◆ Written task ◆
Using the data that follows, return exactly the lines from the one that contains "The build123d and" through the one that contains "Normal=f.bump(grain, 10))", ends included.

◆ Stored data ◆

• • • •

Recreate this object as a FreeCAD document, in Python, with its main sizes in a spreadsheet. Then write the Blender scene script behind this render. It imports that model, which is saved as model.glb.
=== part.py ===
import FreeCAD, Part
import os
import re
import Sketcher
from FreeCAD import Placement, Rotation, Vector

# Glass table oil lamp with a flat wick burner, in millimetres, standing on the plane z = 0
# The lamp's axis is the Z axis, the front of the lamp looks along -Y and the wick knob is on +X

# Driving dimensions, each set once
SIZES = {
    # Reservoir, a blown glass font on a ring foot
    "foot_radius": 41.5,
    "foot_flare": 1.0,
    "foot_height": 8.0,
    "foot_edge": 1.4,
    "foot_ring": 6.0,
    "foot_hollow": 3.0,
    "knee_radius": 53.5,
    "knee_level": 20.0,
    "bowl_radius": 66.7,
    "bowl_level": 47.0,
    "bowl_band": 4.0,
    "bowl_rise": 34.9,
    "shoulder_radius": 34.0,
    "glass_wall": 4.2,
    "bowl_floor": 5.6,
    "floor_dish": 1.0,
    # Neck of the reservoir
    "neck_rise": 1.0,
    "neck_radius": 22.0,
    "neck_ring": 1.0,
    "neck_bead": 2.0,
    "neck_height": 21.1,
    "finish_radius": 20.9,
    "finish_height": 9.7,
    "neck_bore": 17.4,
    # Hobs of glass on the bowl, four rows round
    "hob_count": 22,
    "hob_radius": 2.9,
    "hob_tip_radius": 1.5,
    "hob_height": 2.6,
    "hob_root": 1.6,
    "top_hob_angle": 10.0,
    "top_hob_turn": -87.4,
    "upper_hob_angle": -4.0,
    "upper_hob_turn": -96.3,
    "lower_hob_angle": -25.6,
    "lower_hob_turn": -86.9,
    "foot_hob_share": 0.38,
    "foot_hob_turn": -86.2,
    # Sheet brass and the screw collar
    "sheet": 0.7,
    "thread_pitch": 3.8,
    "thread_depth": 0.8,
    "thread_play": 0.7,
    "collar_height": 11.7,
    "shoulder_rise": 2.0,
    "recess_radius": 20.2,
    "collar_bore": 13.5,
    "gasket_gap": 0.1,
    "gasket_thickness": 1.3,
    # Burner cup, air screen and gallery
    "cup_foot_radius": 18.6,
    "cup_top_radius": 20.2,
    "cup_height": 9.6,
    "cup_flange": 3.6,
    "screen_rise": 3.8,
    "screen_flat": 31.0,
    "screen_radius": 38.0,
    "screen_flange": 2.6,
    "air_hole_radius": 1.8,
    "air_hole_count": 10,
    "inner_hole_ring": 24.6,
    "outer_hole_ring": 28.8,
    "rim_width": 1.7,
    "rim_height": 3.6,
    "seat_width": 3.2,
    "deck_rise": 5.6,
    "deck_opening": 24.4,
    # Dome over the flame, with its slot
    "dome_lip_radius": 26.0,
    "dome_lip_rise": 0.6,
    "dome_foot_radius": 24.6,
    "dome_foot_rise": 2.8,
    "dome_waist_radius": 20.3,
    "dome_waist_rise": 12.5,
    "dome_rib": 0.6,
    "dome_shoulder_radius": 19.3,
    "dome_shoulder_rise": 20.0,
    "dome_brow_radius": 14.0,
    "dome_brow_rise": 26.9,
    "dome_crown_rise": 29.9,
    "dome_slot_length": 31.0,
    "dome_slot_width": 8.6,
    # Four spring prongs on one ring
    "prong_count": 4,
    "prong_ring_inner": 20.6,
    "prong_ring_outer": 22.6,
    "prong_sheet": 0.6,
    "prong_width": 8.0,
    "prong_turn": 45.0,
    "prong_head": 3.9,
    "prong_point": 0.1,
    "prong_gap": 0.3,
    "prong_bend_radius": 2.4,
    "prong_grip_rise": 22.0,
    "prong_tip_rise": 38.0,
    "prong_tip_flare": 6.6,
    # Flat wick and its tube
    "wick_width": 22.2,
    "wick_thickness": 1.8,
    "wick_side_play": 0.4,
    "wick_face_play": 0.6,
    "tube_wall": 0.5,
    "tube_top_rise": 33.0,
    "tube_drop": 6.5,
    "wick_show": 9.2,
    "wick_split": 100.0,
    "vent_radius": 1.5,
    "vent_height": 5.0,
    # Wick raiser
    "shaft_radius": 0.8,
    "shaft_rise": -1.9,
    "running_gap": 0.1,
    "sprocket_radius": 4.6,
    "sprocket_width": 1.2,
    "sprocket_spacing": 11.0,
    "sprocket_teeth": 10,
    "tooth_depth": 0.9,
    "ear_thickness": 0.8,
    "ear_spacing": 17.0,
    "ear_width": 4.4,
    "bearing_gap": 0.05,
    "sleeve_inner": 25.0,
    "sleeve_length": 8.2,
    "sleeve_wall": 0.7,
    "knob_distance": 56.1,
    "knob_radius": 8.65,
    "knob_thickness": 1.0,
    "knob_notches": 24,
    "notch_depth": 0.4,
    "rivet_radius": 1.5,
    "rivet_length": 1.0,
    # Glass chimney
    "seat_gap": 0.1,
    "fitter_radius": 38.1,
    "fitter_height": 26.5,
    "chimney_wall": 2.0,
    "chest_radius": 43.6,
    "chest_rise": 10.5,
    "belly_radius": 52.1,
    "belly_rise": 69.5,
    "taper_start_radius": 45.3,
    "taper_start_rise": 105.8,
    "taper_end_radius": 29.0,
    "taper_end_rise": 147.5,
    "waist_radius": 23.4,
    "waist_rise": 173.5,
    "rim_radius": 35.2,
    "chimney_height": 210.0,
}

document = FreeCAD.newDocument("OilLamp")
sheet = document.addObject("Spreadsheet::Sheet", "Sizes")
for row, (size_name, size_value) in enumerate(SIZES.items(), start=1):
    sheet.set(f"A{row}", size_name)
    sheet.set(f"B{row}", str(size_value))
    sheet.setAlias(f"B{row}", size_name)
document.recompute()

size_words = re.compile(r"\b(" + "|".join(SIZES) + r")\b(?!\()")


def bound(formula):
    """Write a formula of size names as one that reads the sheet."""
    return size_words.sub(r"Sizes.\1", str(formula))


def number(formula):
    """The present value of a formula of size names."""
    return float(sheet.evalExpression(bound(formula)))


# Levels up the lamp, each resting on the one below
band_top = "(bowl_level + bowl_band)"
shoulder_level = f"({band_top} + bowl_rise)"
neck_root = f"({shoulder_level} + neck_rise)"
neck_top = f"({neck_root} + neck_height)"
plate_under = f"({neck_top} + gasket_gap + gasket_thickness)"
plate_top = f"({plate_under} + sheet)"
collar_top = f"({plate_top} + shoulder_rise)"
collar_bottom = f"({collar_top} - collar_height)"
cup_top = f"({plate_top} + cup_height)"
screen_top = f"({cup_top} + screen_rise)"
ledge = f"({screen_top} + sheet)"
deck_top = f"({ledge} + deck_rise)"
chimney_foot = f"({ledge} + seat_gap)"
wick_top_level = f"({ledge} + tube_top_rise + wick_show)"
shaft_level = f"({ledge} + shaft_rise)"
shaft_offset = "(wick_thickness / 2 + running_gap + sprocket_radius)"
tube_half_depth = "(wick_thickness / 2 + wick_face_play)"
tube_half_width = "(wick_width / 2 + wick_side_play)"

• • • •

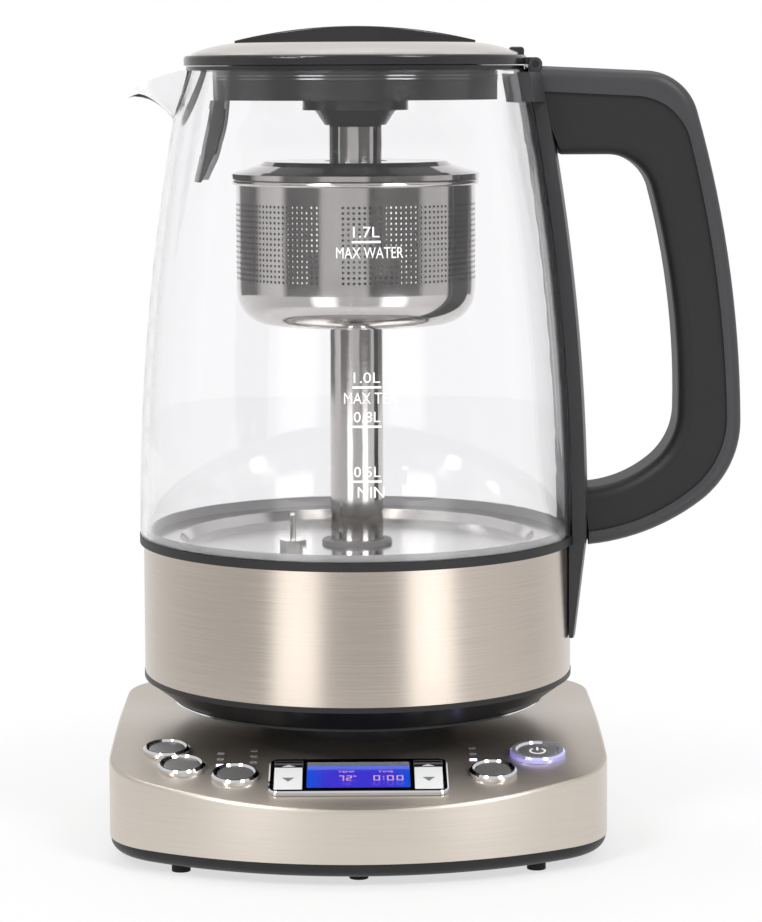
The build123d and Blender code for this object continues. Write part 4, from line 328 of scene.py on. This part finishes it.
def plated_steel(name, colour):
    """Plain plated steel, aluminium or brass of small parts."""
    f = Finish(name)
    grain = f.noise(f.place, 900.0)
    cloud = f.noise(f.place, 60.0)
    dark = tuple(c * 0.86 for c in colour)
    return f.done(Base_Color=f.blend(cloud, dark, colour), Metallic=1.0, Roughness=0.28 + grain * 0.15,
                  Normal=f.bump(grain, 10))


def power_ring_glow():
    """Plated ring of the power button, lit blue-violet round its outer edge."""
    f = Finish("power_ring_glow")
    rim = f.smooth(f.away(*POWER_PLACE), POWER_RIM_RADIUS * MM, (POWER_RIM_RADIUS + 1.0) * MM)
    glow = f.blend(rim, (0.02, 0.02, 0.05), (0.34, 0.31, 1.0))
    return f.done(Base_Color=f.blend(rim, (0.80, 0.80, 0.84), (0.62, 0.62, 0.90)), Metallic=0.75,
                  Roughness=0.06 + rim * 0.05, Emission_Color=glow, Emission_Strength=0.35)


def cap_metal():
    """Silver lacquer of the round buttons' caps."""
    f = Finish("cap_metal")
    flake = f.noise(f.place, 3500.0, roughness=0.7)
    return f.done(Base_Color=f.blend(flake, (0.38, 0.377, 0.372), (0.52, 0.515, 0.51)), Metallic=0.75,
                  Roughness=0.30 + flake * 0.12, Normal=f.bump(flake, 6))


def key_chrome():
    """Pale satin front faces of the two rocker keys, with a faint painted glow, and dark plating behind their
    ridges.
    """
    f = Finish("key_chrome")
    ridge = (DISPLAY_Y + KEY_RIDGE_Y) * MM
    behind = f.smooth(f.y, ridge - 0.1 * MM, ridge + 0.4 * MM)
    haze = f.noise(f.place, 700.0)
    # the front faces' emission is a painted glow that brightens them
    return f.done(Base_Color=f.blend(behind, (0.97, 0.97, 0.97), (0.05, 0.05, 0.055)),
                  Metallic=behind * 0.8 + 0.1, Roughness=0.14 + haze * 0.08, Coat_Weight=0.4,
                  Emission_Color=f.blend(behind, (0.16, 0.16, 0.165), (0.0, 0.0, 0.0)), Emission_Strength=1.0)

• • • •

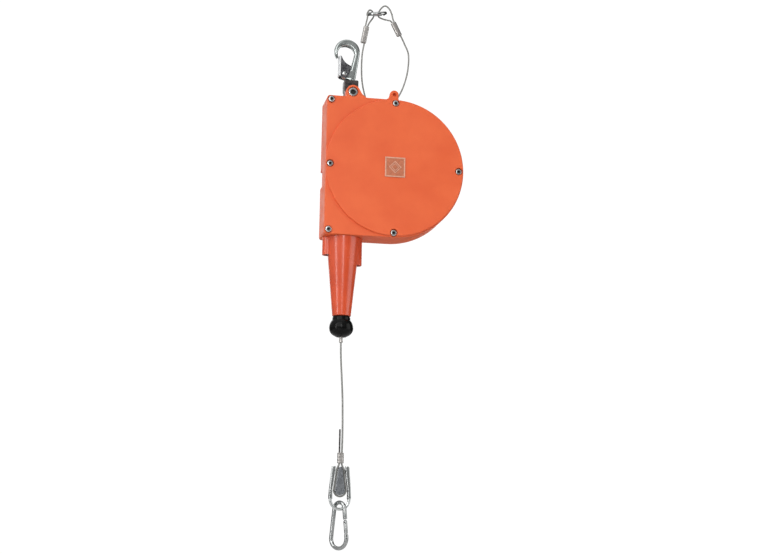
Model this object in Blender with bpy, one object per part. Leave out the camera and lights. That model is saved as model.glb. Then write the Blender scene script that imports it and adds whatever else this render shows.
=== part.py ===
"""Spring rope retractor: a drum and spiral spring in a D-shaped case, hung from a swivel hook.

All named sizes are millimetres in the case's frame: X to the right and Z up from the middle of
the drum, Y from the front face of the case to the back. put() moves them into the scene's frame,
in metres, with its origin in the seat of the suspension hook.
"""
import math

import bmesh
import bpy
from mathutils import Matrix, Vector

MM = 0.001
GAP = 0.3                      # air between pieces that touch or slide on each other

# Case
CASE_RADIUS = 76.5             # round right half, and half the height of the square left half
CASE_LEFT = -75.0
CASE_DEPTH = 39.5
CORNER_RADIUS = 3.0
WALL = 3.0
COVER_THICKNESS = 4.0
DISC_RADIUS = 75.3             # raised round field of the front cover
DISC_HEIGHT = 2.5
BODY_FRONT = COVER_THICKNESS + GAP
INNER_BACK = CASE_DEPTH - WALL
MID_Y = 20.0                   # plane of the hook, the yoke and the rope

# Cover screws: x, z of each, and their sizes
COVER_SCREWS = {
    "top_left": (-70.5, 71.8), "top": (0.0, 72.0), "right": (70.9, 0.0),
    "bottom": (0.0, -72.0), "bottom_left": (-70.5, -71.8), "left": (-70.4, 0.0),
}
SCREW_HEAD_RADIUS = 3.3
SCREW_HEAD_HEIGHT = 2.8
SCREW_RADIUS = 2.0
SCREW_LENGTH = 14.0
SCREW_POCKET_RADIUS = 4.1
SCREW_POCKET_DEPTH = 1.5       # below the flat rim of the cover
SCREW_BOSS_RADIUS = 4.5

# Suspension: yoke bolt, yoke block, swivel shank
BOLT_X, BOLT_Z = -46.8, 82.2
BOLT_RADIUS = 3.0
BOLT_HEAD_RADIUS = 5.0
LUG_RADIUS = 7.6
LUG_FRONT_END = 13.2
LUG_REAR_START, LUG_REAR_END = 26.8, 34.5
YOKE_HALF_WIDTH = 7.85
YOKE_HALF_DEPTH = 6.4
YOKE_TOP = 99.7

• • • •

◆ Written reply ◆
The build123d and Blender code for this object continues. Write part 4, from line 328 of scene.py on. This part finishes it.
def plated_steel(name, colour):
    """Plain plated steel, aluminium or brass of small parts."""
    f = Finish(name)
    grain = f.noise(f.place, 900.0)
    cloud = f.noise(f.place, 60.0)
    dark = tuple(c * 0.86 for c in colour)
    return f.done(Base_Color=f.blend(cloud, dark, colour), Metallic=1.0, Roughness=0.28 + grain * 0.15,
                  Normal=f.bump(grain, 10))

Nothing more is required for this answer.